Convinced that Albert was keeping his promise, Rothschild wrote Signals, which is as much about the necessity of contact with the living as it is about the possibility of contact with the dead. A simply and sincerely narrated addition to the expanding gay-spirituality shelf, Signals is at once a deeply felt documentation of Rothschild’s own psychic metamorphosis and a tribute to a generation of friends lost to AIDS—including Kelly Cole (son of Nat King Cole), Tony Hamilton from Mission Impossible and Rothschild’s ex, Mark Simon.
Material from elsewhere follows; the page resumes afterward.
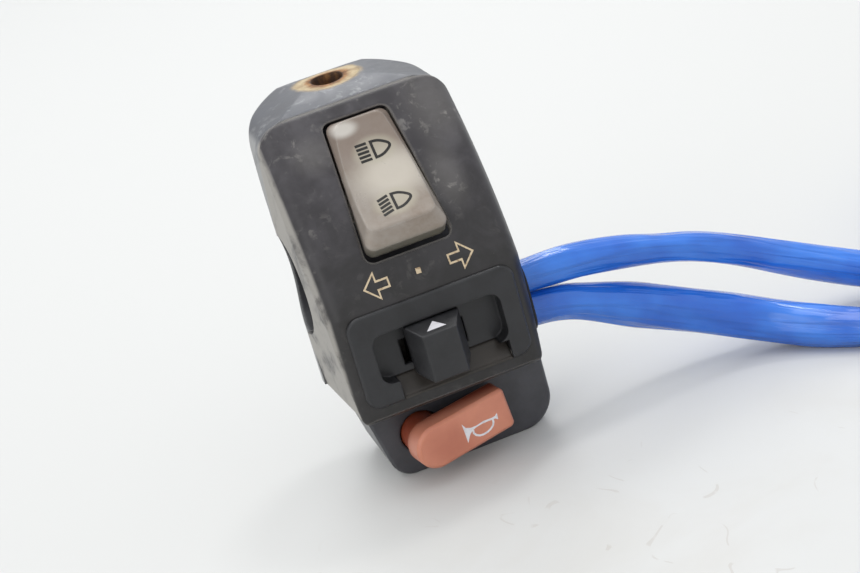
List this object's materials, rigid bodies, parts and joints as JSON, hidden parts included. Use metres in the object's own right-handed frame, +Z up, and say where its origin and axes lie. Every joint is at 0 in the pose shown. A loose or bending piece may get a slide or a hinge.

Rothschild’s story of beating the AIDS odds is inspirational enough, but he has a higher purpose: to share the “messages” from Albert and other spirits, which has compelled him to befriend complete strangers in the least likely of places. Not surprisingly, the book has won lavish praise from the likes of Iyanla Vanzant, Deepak Chopra and Marianne Williamson and made Rothschild a hot item on the talk-show circuit. Although he admits that his story risks being panned along with the pop-parapsychology of the Psychic Friends’ Network, Rothschild believes his communications with Albert came with a responsibility: to teach compassion. He also believes the book has the power to move even the hardest cynics. “I can’t control what people think,” he says. “However it may open up doors for some skeptics, because I was a skeptic too.”